### Set problem:
In the records below, find the line containing "shell_screws();" and the line containing "bpy.data.objects.remove(obj)"; please repeat exactly the lines from one to the other, both included, and nothing more.

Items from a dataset
[Begin]
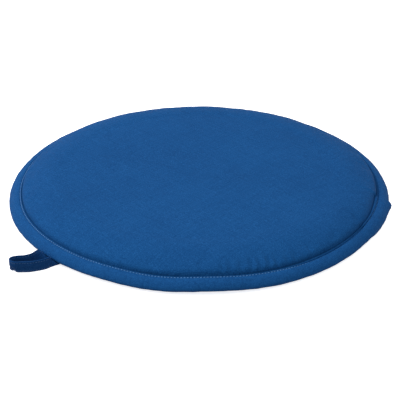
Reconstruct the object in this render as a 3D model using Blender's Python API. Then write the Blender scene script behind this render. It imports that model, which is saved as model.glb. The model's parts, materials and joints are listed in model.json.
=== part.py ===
"""Round padded chair cushion: a foam disc between two fabric covers, bound round its edge with a folded
tape, and with a hanging loop sewn under the rim.

Metres, +Z up. The origin is the middle of the underside, on the surface that the pad lies on, and the
hanging loop points along -Y. Run with blender --background --python part.py.
"""

import math

import bmesh
import bpy
from mathutils import Vector

# Overall shape
PAD_RADIUS = 0.170  # to the outer edge of the binding
CROWN_HEIGHT = 0.0138  # the domed top, above where it rises out of the binding
CROWN_SQUARENESS = 5.5  # how far out the dome stays flat
CROWN_SHOULDER = 2.7  # how full its shoulder is
UNDERSIDE_ROLL = 0.0105  # width of the underside's curved margin, round its flat middle
UNDERSIDE_RINGS = 3

# Binding: a tape folded round the edge
BINDING_WIDTH = 0.0112  # from the outer edge to the tape's inner edge, in plan
BINDING_THICKNESS = 0.0008
RIM_THICKNESS = 0.0056  # height of the rounded outer edge
UPPER_LEAF_RISE = 0.0030  # the upper leaf climbs this much towards the dome
LOWER_LEAF_DROP = 0.0003
LAP_START = math.radians(18.2)  # where the tape's finishing end covers its beginning
LAP_END = math.radians(36.5)
LAP_THICKNESS = 0.0006

# What lies inside the binding
COVER_THICKNESS = 0.0006
COVER_SETBACK = 0.0030  # cut edges of the covers, in from the outer edge
FOAM_SETBACK = 0.0045  # skived edge of the foam, in from the outer edge

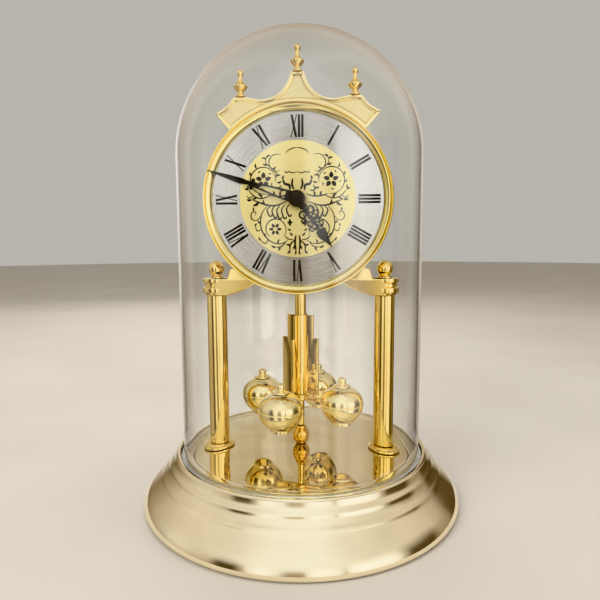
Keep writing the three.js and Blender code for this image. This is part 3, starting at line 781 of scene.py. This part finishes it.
def ornament_lines():
    """Stems and scrolls of the right half, as (points, width), from the dial's centre."""
    lines = [
        # empty cartouche: top lobe, side lobe with a curled end, and lower lip
        (arc(0, 19.6, 9.4, 90, 50, 12) + [(6.3, 25.4)], 0.5),
        (spiral(11.6, 20.6, 5, 4.4, 118, -62, 20) + [(12.6, 16.2), (10.6, 15.6), (10.2, 17)], 0.5),
        vine(0.5, (0, 15.6), (2.4, 14.9), (4.6, 15.5), (6.6, 15), (7, 16.4)),
        # vine that climbs from the hub round the upper flower and ends beside the cartouche
        vine(0.7, (5, 3.2), (9, 1.8), (13.6, 2), (17.6, 3)),
        (spiral(19.4, 10.9, 7.9, 7, -100, 190, 40), 0.55),
        vine(0.5, (12.4, 11.6), (11.8, 14.4), (14, 17), (17.8, 20.4), (17.6, 23.6)),
        vine(0.6, (15.2, 2.4), (20.4, 0.6), (24.8, 1.8), (28.4, 5.6)),
        vine(0.5, (25.4, 2.2), (27.8, 0.8), (29.4, 2.2)),
        # leaf pair above the hub
        vine(1, (1.8, 5.6), (3, 8.2), (2.6, 11.8)),
        vine(1.2, (4.2, 5), (4.6, 8), (7.2, 8.8), (8.2, 11.4)),
        (spiral(8.8, 6.6, 2, 0.9, -150, 90, 16), 0.7),
        # lower side stems, and the vines round the lower flower
        vine(0.8, (6.4, -1.4), (12.4, -3.4), (17.4, -3.2), (22.2, -1.6), (26.4, 0)),
        vine(0.6, (17.2, -3.4), (20.6, -8), (21.4, -14.6), (19.4, -20.2), (15, -24.4), (9.6, -25.4),
             (5.4, -23.4), steps=7),
        (spiral(12.9, -17, 6.4, 5.2, 215, -60, 30), 0.55),
        vine(0.55, (7.4, -20.6), (5.6, -22.6), (2.4, -23)),
        vine(0.5, (21.2, -9.4), (24, -12), (26.8, -10.6), (26.4, -7.4), (24.2, -7.2), (24.4, -9)),
        vine(0.5, (20.6, -17), (23.4, -18), (24.4, -15.6)),
        vine(0.5, (16.8, -22.8), (18.8, -25.2), (21.2, -23.6)),
        # stems of the spray at the foot
        vine(0.9, (0.9, -20.4), (1.5, -24.6), (0.9, -30)),
        vine(0.7, (1.4, -23), (4.2, -26), (4.4, -29.6)),
        vine(0.55, (6.8, -24.4), (9.4, -27), (12.6, -27.4)),
    ]
    # comb of scrolls that hang from the lower stem and hook outwards
    for i in range(5):
        x, z = 4.4 + 2.8 * i, -2.6 - 0.3 * i
        drop = 7.6 - 1.0 * abs(i - 1.4)
        stem = smooth_line([(x, z), (x + 1.9, z - 0.45 * drop), (x + 0.9, z - drop)], 6)
        lines.append((stem + spiral(x - 0.15, z - drop, 1.05, 0.55, 0, -230, 14)[1:], 0.75))
    return lines


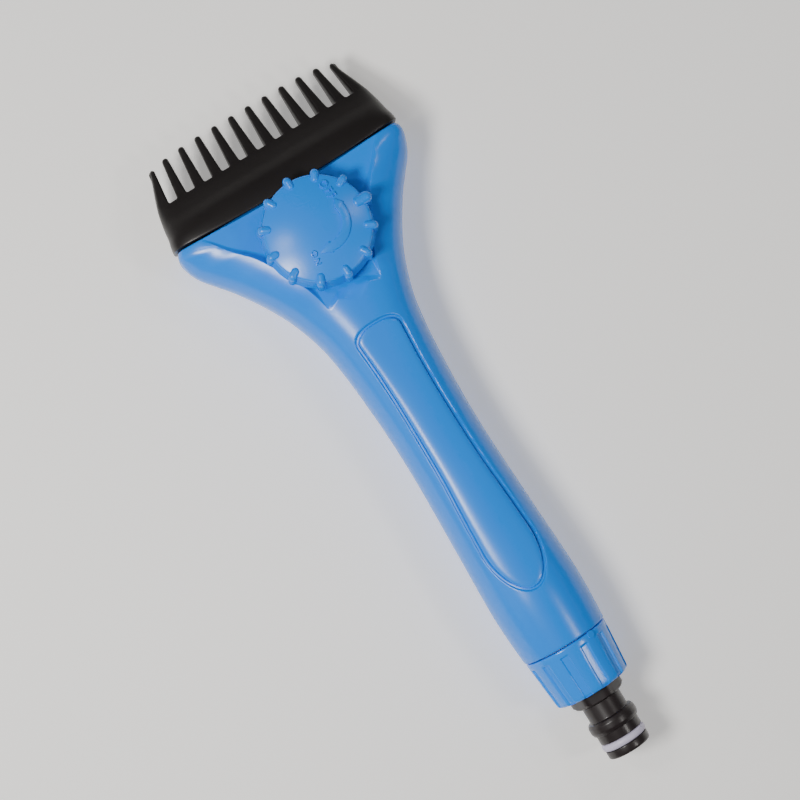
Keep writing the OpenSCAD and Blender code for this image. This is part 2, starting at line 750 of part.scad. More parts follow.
front_shell();
rear_shell();
grip_inlay();
comb_head();
comb_gasket();
spray_manifold();
manifold_o_ring();
valve_body();
ball_seats();
threaded_neck();
inlet_tube();
tube_o_rings();
shell_screws();
knob();
valve_stem();
stem_o_rings();
valve_ball();
hose_spigot();
spigot_o_ring();
hose_washer();
coupling_nut();
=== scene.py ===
import math

import bmesh
import bpy
import numpy as np
from mathutils import Matrix, Vector


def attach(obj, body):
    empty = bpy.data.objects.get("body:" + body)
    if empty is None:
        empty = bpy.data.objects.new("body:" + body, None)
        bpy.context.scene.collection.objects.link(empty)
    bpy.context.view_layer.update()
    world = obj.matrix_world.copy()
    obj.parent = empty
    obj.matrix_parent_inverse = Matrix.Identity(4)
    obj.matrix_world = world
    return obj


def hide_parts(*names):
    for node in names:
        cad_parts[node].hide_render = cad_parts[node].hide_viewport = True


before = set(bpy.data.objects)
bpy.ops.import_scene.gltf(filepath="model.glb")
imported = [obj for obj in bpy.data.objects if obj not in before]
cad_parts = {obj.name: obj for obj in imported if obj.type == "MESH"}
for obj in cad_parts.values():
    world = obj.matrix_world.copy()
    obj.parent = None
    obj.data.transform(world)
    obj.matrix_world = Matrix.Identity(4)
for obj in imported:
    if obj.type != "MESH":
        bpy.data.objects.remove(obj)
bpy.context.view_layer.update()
print("frame loaded:", len(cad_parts), "nodes")

# Distances are in millimetres here and become metres when a mesh is made
mm = 0.001


# A new object in the scene
def added(name, data):
    made = bpy.data.objects.new(name, data)
    bpy.context.scene.collection.objects.link(made)
    return made


# The camera looks down at the floor and leans a little to the left
view = {
    "target": (-4.7, 140.85, 0.0), "distance": 747.4, "lean": 4.8, "up": (0.5255, 0.8509, 0.0),
    "lens": 99.6, "sensor": 36, "clipStart": 0.01, "clipEnd": 20,
}
camera = added("camera", bpy.data.cameras.new("camera"))
bpy.context.scene.camera = camera
lean = math.radians(view["lean"])
back = Vector((-math.sin(lean), 0, math.cos(lean)))
right = Vector(view["up"]).cross(back).normalized()
turn = Matrix((right, back.cross(right), back)).transposed()
eye = Vector(view["target"]) + back * view["distance"]
camera.matrix_world = Matrix.Translation(eye * mm) @ turn.to_4x4()
camera.data.lens = view["lens"]
camera.data.sensor_width = view["sensor"]
camera.data.clip_start = view["clipStart"]
camera.data.clip_end = view["clipEnd"]

# Round area lights that all aim at one point: place and size in metres, power in watts, tint
lightAim = (0, 0.14, 0)
lights = {
    "keyLight": ((-0.35, 0.175, 0.60), 0.18, 3.9, (1.0, 0.985, 0.96)),
    "crestLight": ((-0.26, 0.40, 0.62), 0.13, 0.7, (1.0, 0.985, 0.96)),
    "sideLight": ((-0.95, 0.16, 0.46), 0.60, 0.5, (1.0, 0.985, 0.97)),
    "fillLight": ((0.34, -0.17, 0.57), 0.13, 0.7, (1.0, 0.97, 0.94)),
    "glintLight": ((0.38, 0.33, 0.55), 0.07, 0.25, (1.0, 0.97, 0.94)),
}
for name, (place, size, power, tint) in lights.items():
    lamp = added(name, bpy.data.lights.new(name, "AREA"))
    lamp.data.shape = "DISK"
    lamp.data.size = size
    lamp.data.energy = power
    lamp.data.color = tint
    lamp.location = place
    aim = Vector(lightAim) - Vector(place)
    lamp.rotation_euler = aim.to_track_quat("-Z", "Y").to_euler()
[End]
### Finished task:
shell_screws();
knob();
valve_stem();
stem_o_rings();
valve_ball();
hose_spigot();
spigot_o_ring();
hose_washer();
coupling_nut();
=== scene.py ===
import math

import bmesh
import bpy
import numpy as np
from mathutils import Matrix, Vector


def attach(obj, body):
    empty = bpy.data.objects.get("body:" + body)
    if empty is None:
        empty = bpy.data.objects.new("body:" + body, None)
        bpy.context.scene.collection.objects.link(empty)
    bpy.context.view_layer.update()
    world = obj.matrix_world.copy()
    obj.parent = empty
    obj.matrix_parent_inverse = Matrix.Identity(4)
    obj.matrix_world = world
    return obj


def hide_parts(*names):
    for node in names:
        cad_parts[node].hide_render = cad_parts[node].hide_viewport = True


before = set(bpy.data.objects)
bpy.ops.import_scene.gltf(filepath="model.glb")
imported = [obj for obj in bpy.data.objects if obj not in before]
cad_parts = {obj.name: obj for obj in imported if obj.type == "MESH"}
for obj in cad_parts.values():
    world = obj.matrix_world.copy()
    obj.parent = None
    obj.data.transform(world)
    obj.matrix_world = Matrix.Identity(4)
for obj in imported:
    if obj.type != "MESH":
        bpy.data.objects.remove(obj)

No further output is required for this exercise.